Updated February 6, 2019
As the guide carved his ice pick into the crystallized snow, we amateur volcano climbers copied his every move. We carefully listened to him and tried to master the proper technique. After all, we were about to climb a Chilean volcano. We needed all the help we could get.
As we made the trek up, I developed my own style of doing things. The advice of the guide soon faded as I discovered that I could take shortcuts with my pick. After a few not-so-gentle reminders from the guide, I reluctantly listened to him. I guess he was right: he was the one who climbed the volcano every day, not I. So he probably knew what he was talking about.
Following. It’s really hard to do, especially after we’ve been doing it for a while. Following Jesus is no different. We tend to take shortcuts and ignore instructions when we’ve been at this faith thing for years. We feel like we know it all.
When Peter and Andrew first chose to follow Jesus, they were fishing. They were literally throwing their net into the lake when they heard Jesus call out, “Come, follow me! And I’ll send you out to fish for people!” (Matthew 4:19, TLB).
Jesus must have truly impressed them, because they left everything — their jobs, incomes, homes, families — and started following him. Peter and Andrew didn’t need a lot of time to think about it — they just did it. They were compelled to start hanging out with Jesus all day, every day, soaking up his words and doing what he said.
Many of us are like Peter and Andrew. We can’t help but follow Jesus when we meet him. It’s a no-brainer. Of course we’ll believe. Of course we’ll do what he says.
But as time goes on, our dedication falters. We assume we don’t really have to follow everything Jesus said. We’ve done this Christian thing for long enough that we think we have it figured out. We begin to go through the motions without actually thinking about what following him really means.
Choosing to follow Jesus isn’t just a one-time decision. It’s not something that we pledge to do in an emotional moment and then forget about. As Charles Spurgeon said, “Stale godliness is ungodliness. Let our religion be as warm, and constant, and natural as the flow of the blood in our veins. A living God must be served in a living way.”
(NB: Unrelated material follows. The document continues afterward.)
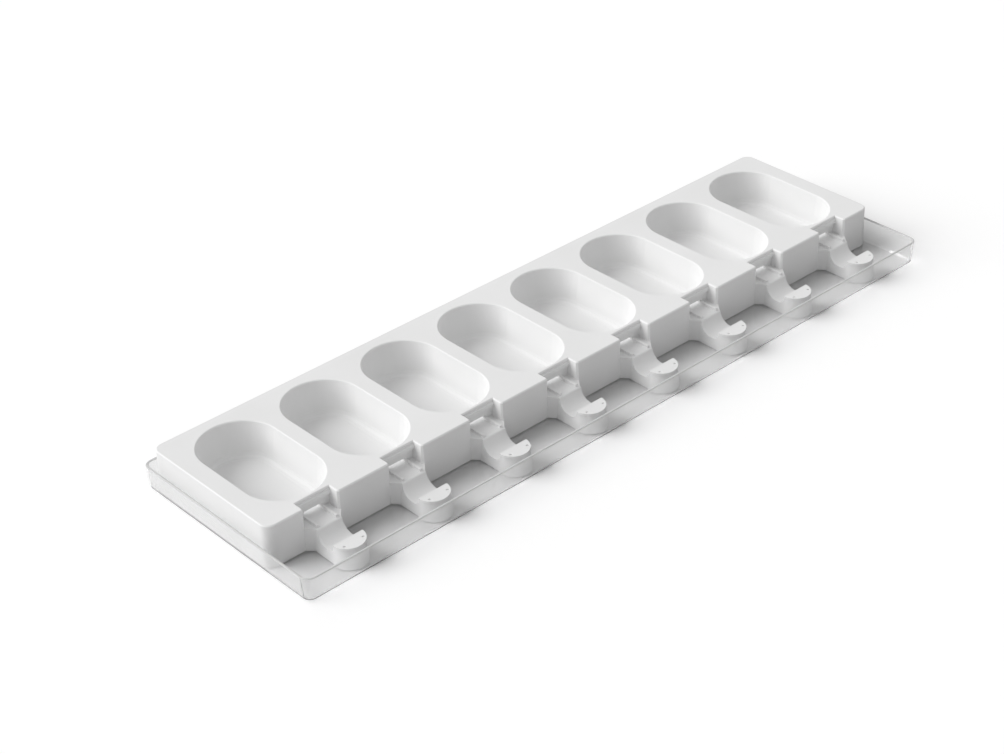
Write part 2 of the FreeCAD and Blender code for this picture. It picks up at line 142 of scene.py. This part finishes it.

To be a disciple is to persevere in our commitment to follow Christ wholeheartedly, no matter what. And that commitment requires action. It means dying to self, choosing Christ’s will over our own, and trusting his Spirit to fill us, empower us, and guide us as we obey by faith.
Think about Peter, the disciple who left everything to follow Jesus. When it mattered the most, he disowned Christ (Mark 14:66-72). Even after three years of spending every day with Jesus, when someone questioned him about knowing Christ, Peter claimed he had never even met him. Like Peter, we’ll have our moments when we disappoint God and ourselves. The good news is that Jesus restored Peter by grace, and he will restore us, too.
Being a disciple is about a lot more than just recognizing one day that Jesus is the Son of God. It means choosing to do what he says every single day by faith that his Spirit will empower us to do so. It means letting go of everything that holds us back from obeying him fully, including our materialism and selfishness. It means trusting in him at all times — in the midst of our deepest suffering or our purest joy.
Because choosing to follow Jesus really is a no-brainer. We can be absolutely certain that he knows what he’s talking about.
Does your faith lead to obedience? When was the last time you chose your will over Christ’s? Make a renewed commitment to walk in the Spirit today:
Dear Jesus, I want you to be in charge of every aspect of my life, and commit myself to do anything you want me to do, anytime, anywhere, and at any cost, knowing that your Spirit is giving me the power to do so. Amen.